-- Start of Data to process --

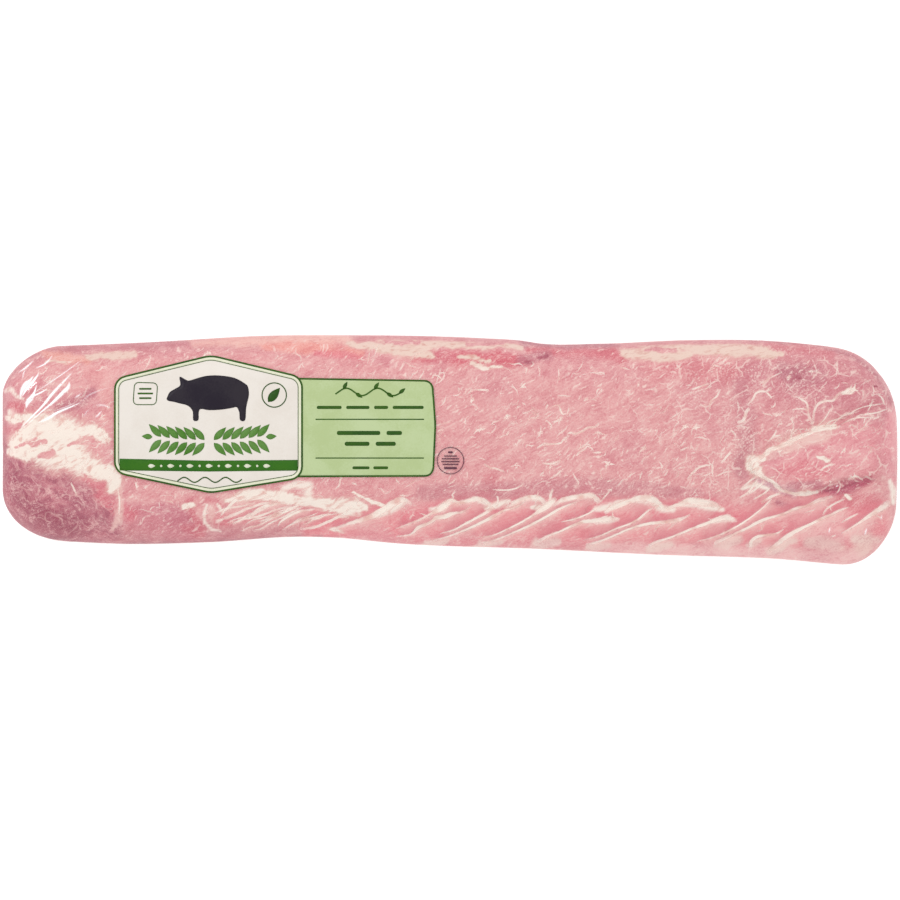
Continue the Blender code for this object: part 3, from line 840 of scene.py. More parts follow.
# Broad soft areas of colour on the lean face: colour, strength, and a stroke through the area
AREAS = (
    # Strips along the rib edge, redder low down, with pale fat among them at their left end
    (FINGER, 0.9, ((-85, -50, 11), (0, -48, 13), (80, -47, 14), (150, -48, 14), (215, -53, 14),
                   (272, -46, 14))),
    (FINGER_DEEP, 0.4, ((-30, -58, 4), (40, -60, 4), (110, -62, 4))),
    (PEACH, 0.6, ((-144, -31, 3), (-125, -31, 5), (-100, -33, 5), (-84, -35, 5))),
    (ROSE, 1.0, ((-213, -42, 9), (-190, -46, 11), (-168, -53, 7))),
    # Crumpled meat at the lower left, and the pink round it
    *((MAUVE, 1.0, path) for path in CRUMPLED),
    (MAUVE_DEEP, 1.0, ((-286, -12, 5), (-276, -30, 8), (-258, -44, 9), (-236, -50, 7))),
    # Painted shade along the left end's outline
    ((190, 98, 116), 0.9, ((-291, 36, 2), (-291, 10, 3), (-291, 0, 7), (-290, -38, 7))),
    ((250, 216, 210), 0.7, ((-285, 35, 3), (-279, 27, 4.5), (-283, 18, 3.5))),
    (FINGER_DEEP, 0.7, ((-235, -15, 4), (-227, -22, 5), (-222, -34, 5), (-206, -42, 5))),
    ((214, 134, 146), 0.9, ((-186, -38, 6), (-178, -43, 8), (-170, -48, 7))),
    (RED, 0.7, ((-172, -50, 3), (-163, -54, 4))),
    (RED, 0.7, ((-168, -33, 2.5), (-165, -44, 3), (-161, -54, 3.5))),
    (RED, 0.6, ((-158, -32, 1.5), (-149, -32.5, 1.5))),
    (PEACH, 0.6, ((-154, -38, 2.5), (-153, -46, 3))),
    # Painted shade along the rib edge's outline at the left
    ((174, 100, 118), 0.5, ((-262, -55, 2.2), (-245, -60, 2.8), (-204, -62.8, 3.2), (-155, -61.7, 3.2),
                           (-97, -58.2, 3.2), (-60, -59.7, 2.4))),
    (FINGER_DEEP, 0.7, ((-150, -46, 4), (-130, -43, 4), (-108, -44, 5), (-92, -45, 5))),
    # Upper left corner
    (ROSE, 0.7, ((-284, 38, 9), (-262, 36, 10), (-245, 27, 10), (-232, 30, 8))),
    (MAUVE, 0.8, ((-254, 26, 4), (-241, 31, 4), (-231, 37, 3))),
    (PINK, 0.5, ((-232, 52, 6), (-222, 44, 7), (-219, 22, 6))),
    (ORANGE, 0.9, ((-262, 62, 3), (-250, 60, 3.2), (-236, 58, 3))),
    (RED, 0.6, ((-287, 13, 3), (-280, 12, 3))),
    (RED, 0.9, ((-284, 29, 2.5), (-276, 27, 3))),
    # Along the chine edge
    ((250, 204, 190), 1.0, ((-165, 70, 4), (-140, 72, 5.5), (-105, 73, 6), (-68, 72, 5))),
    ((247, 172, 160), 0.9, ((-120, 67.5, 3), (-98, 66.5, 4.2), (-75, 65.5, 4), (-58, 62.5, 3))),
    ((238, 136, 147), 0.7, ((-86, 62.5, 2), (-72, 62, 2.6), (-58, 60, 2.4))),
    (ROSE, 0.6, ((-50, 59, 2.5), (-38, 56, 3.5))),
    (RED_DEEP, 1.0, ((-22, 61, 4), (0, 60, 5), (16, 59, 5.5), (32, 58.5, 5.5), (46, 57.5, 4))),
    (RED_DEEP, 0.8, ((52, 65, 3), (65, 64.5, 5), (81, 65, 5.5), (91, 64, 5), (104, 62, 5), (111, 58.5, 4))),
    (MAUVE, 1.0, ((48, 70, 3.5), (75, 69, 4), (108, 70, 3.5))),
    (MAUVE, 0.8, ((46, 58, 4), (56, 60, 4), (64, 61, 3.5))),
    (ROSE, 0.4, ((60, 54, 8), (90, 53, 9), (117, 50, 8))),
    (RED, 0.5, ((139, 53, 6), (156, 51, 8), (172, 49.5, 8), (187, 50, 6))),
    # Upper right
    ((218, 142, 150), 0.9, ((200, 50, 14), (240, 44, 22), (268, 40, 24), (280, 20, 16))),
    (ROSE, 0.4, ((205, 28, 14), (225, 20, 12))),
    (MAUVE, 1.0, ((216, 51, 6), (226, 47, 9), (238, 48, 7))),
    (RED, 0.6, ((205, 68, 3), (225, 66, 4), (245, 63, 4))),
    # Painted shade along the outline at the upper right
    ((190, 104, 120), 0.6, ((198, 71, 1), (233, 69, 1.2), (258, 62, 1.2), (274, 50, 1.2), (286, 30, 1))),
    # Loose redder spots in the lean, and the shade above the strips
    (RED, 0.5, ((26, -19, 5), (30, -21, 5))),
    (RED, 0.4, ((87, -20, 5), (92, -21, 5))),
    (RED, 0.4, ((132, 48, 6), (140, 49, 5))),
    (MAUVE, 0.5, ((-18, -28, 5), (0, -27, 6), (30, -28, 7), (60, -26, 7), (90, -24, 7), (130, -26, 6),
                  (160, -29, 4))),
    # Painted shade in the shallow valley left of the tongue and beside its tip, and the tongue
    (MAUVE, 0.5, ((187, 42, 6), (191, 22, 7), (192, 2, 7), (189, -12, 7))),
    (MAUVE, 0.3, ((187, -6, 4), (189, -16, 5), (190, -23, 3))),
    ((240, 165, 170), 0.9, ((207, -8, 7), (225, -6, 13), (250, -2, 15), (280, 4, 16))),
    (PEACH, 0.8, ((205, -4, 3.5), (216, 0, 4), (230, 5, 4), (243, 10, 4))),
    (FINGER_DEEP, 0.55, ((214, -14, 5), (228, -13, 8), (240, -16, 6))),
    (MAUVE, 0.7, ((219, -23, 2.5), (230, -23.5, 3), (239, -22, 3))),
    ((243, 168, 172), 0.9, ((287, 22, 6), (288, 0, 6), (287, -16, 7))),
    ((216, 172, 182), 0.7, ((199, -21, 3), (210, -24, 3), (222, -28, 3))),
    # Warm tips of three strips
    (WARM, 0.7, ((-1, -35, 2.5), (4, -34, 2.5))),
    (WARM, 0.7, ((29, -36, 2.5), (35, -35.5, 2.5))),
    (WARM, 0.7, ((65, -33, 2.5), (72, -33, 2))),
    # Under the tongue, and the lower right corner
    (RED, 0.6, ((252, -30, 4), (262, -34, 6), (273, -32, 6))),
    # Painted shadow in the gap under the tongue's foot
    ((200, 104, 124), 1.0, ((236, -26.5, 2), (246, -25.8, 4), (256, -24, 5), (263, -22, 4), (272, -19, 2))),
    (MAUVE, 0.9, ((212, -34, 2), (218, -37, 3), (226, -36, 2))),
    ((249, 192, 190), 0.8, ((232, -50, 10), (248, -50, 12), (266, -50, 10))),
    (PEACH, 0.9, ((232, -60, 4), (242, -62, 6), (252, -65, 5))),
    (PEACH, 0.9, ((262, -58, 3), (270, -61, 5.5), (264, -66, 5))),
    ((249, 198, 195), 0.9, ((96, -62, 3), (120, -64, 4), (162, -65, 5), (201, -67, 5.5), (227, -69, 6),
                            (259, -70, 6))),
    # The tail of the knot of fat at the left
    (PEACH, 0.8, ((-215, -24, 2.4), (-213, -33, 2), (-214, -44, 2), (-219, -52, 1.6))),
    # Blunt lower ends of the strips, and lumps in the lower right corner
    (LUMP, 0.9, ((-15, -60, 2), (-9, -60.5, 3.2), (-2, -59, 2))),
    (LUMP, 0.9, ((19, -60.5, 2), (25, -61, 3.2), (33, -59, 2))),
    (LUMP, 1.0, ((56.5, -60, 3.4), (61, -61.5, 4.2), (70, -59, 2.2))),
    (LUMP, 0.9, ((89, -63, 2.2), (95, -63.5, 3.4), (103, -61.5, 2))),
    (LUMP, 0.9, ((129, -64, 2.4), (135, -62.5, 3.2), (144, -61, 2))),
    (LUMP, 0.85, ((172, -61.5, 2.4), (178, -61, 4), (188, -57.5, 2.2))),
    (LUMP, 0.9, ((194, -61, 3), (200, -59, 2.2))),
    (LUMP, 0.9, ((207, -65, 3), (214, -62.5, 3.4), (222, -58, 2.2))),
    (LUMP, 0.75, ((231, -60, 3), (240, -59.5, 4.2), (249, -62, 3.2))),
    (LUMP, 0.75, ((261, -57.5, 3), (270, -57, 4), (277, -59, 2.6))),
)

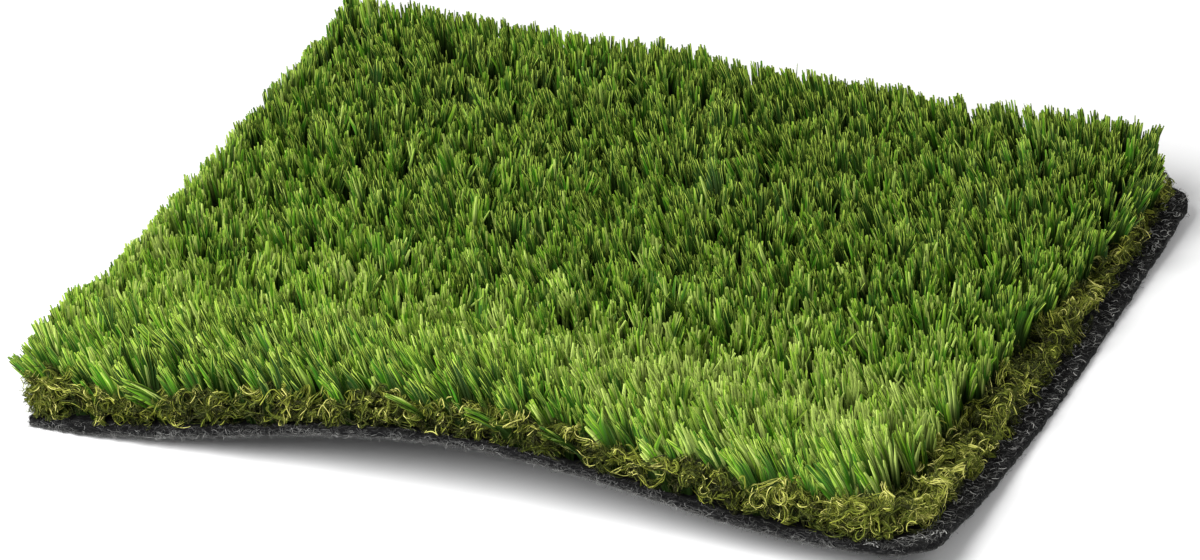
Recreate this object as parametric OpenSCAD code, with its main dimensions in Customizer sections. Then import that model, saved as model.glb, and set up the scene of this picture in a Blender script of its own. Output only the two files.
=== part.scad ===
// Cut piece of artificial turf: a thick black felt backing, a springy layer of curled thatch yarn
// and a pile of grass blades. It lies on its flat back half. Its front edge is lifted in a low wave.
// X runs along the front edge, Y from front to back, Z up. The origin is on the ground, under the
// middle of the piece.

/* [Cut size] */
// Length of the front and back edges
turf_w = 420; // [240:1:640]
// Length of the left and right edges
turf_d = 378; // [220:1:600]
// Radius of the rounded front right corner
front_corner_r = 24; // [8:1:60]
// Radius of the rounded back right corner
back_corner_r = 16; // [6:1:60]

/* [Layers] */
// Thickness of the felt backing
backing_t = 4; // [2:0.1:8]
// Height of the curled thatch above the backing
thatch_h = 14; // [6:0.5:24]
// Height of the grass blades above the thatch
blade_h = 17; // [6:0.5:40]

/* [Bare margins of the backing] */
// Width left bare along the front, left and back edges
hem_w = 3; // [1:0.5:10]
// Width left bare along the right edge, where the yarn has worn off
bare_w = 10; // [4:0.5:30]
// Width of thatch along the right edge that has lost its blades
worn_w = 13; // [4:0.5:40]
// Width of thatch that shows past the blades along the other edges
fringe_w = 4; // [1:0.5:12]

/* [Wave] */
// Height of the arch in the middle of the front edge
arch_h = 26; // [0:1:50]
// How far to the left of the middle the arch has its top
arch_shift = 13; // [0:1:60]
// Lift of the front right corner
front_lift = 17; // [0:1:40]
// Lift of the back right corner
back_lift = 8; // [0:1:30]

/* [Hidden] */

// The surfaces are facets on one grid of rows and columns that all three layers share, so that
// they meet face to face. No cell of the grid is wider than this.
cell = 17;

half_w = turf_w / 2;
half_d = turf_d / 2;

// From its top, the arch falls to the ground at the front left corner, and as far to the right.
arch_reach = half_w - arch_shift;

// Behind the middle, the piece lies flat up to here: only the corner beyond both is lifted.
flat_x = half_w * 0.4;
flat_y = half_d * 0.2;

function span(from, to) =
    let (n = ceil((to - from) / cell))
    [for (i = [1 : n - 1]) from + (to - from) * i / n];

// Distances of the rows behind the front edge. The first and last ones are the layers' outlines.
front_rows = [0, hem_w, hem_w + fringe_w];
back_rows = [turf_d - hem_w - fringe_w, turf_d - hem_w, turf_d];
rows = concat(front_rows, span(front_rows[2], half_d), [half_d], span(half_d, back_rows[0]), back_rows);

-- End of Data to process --

The task →
Keep only the lines that hold the string "part", and copy them out.

Result of this task →
Continue the Blender code for this object: part 3, from line 840 of scene.py. More parts follow.
=== part.scad ===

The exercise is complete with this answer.